Sally J. March 25, 2010 at 3:32 pm

Monica, your comment is both beautiful and heartwarming. You described a kind of “talismanic aura” that can make grief a little easier to live with by making us feel close to someone we have lost.

My grandma Esther had a huge collection of Robert McDonald pulp mysteries in the garage. I wish I had kept a few after she died, but I was only 18 at the time and didn’t know much about much.

On the other hand, I have a lovely soft yellow sweater she knit for me that I can’t bear to get rid of even though I will never wear it. Yellow is soooo not my color. But when I see that bit of yellow peeking out from under something else in the drawer, it cheers me to think of Esther and how she would knit at Dodgers games…while keeping score.

Do you have a sentimental object that makes you feel closer to someone? Share your story by leaving a comment…

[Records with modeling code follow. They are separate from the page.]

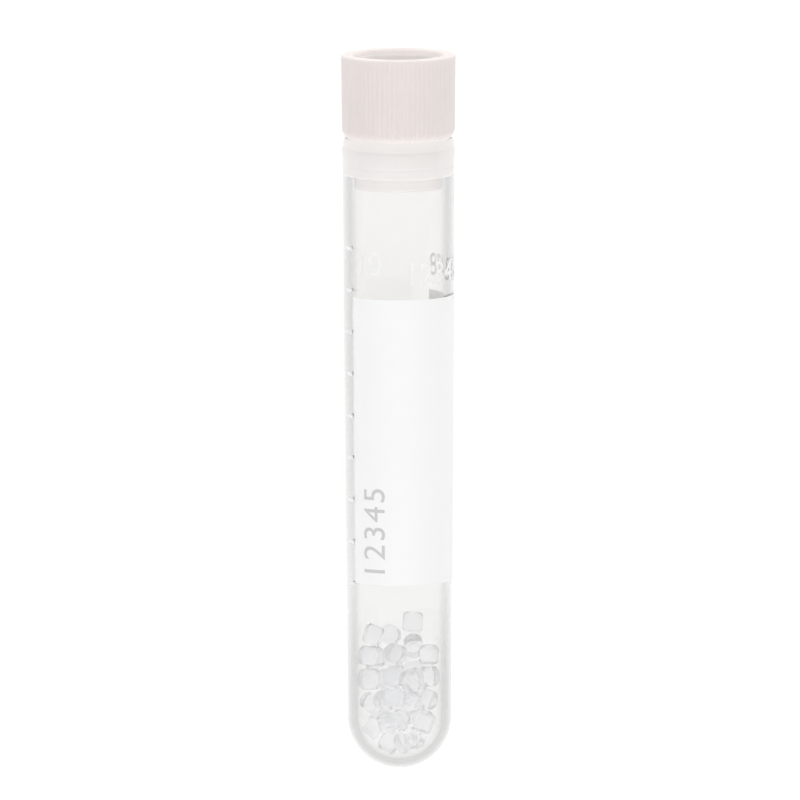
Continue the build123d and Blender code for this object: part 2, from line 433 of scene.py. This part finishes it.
def flat_text(text, size, thickness, spacing):
    """bmesh of plain digits as a flat plate, centred on the origin."""
    curve = bpy.data.curves.new("digits", "FONT")
    curve.body = text
    curve.size = size
    curve.align_x = "CENTER"
    curve.align_y = "CENTER"
    curve.space_character = spacing
    curve.extrude = thickness / 2
    flat = bpy.data.objects.new("digits", curve)
    bpy.context.scene.collection.objects.link(flat)
    bpy.context.view_layer.update()
    mesh = bpy.data.meshes.new_from_object(flat)
    bm = bmesh.new()
    bm.from_mesh(mesh)
    bpy.data.objects.remove(flat)
    bpy.data.curves.remove(curve)
    bpy.data.meshes.remove(mesh)
    bmesh.ops.remove_doubles(bm, verts=bm.verts, dist=merge_distance)
    return bm


def wrapped_text(text, size, along, angle, bottom, top, upright=False, spacing=1.0):
    """bmesh of plain digits bent round the tube, centred at a place, from bottom to top above its wall.

    Upright digits stand along the tube. The others read along it, with their heads to the left.
    """
    bm = flat_text(text, size, top - bottom, spacing)
    across = Vector((1, 0, 0)) if upright else Vector((0, 1, 0))
    reach = max(abs(vert.co.dot(across)) for vert in bm.verts)
    cuts = int(reach / text_strip)
    for cut in range(-cuts, cuts + 1):
        everything = bm.verts[:] + bm.edges[:] + bm.faces[:]
        bmesh.ops.bisect_plane(bm, geom=everything, plane_co=across * cut * text_strip, plane_no=across)
    middle = (bottom + top) / 2
    for vert in bm.verts:
        u, v, w = vert.co
        station = along + (v if upright else u)
        radius = outer_radius(station)
        turn = math.radians(angle) + (u if upright else -v) / radius
        out = radius + middle + w
        vert.co = (station, -out * math.sin(turn), out * math.cos(turn))
    bmesh.ops.recalc_face_normals(bm, faces=bm.faces)
    return bm


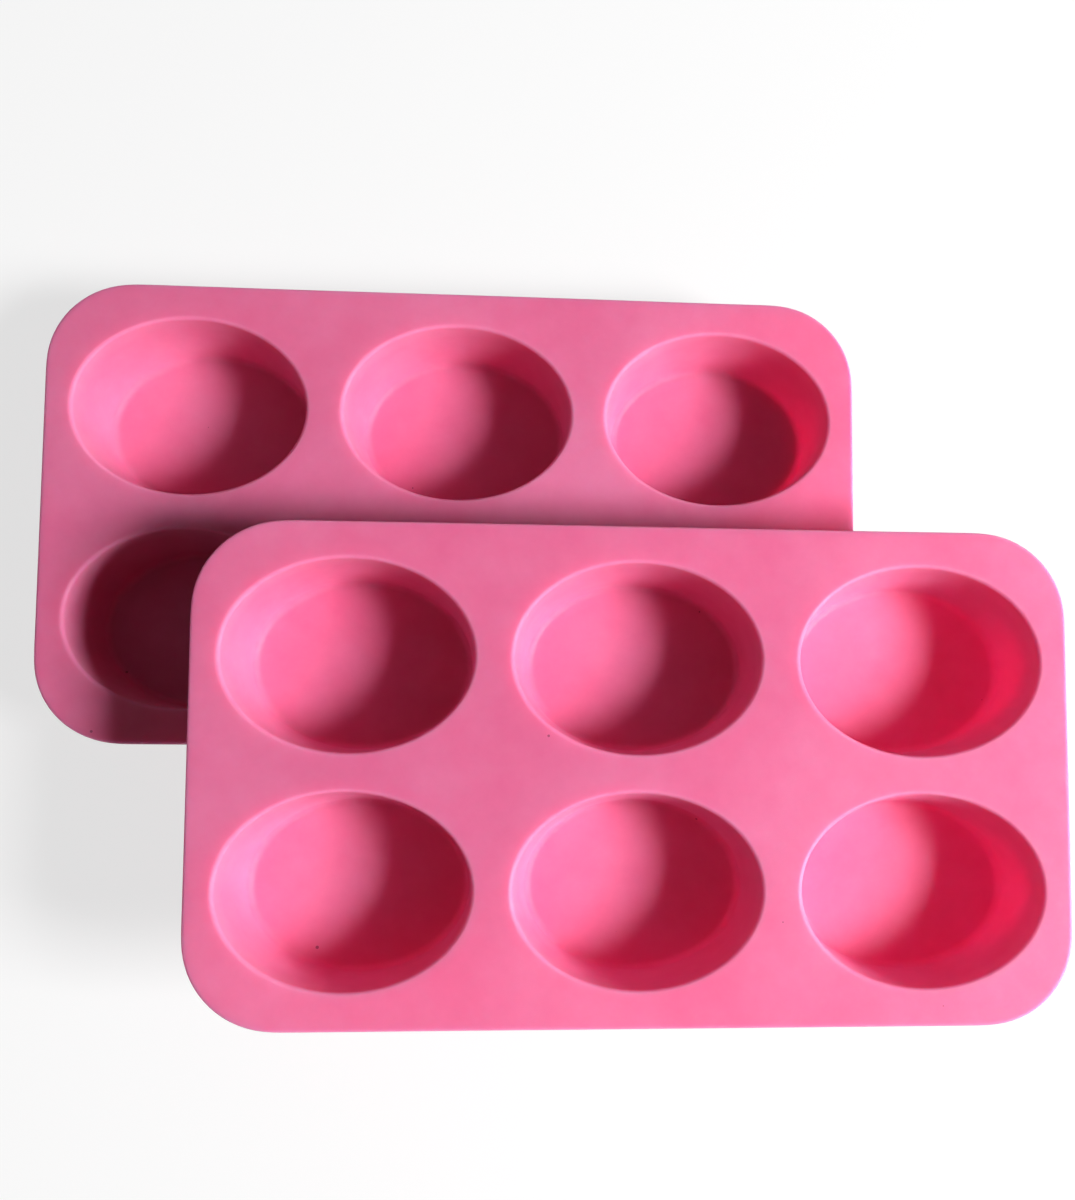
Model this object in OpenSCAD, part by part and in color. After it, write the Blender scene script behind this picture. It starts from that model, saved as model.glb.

Monica March 24, 2010 at 9:39 pm

My dear father passed away nearly 6 years ago, but it was only recently that my mother was emotionally able to let anyone help her sort through his belongings. Mom had to downsize and had to give up many of the items she and my father had collected in their 35 years together, including their library… 95% of which were mom’s books. Most of their books had to be either sold or given away, but two boxes of books went home with me — a complete matching set of Zane Grey hardback novels that my father had purchased in the 60′s.

My dad loved these books, and I remember how the red and white matching set always had a special place in my parents’ library. Knowing that my dad had treasured the books and had read every one of them, I couldn’t bring myself to sell them or give them away. So, I boxed them up and took them home with me. They sat neglected in my back hallway for months.

One day, when I finally got tired of tripping over boxes, I opened one up and pulled out some of the books. I flipped through a few of them and discovered — much to my surprise — that my father had made notations on the flyleaf of each one. In each book, he had written the date he had finished reading it, and he also signed his initials. He had read some of the books numerous times.

Seeing dad’s handwriting and the dates he had read the books sort of made me feel as if I had barged in… like I intruded on a private connection between the man and his beloved stories. Even so, it was very comforting to know the date that dad had last enjoyed each story and had held them in his kind hands.

So now when I miss my father, I get one of his books out. I have not read any of the books… I can’t bring myself to do that yet. But it is amazing to me how simply holding one of his books in my hands makes me feel like he is with me… and how the pain of missing him is slightly dulled by the sweet nearness of his memory.